Where there were serious challenges to individual ZANU(PF) candidates the opposition appeal was based more on the grassroots popularity of the individual challengers. And it was such challenges that saw ruling party activists fall back on the very worst of past practices.

Supporters of Margaret Dongo, a vociferous and popular ZANU(PF) MP and ex-combatant from Harare South who this year stood as an independent after party leaders conspired to de-select her in a pre-election constituency primary, were attacked and harassed by their former colleagues in the local party district. T-shirts were torn off supporters' backs, and their houses were stoned. Dongo herself was assailed by President Mugabe and others, as a quitter and unruly party member, and suspended from the party.

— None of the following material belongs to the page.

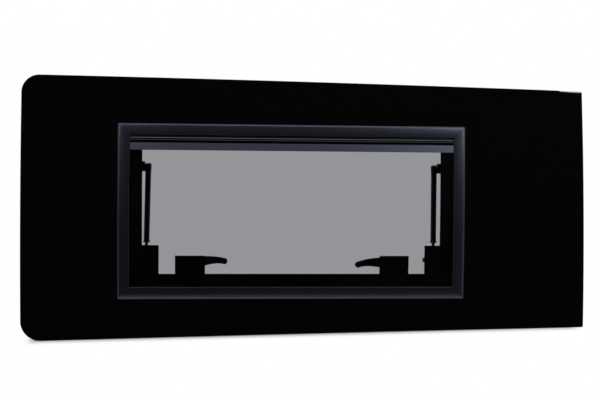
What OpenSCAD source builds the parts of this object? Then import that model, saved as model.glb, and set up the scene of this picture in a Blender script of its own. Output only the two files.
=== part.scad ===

She responded by noting that she had "picked up the gun at the age of 15 to help put the President where he is today"; but that nonetheless, she would forgive Mugabe his harsh words, because she thinks of him in the same way as her "90 year-old grandmother, who is old and should be forgiven". In a country where such mockery of the President is unheard of, these sorts of challenges won Dongo admiration and support far beyond her constituency.

But in the end she was beaten by Vivian Mwashita, an operative of the CIO (Zimbabwe's secret police) with no previous political office, in the wake of allegations of cheating and intimidation made by the Dongo camp. "Having 5,190 ZANU-PF supporters casting their vote for an independent in a ZANU-PF stronghold is no joke," Dongo said. "They did a splendid job but as usual, it is difficult to overcome the ZANU-PF machinery."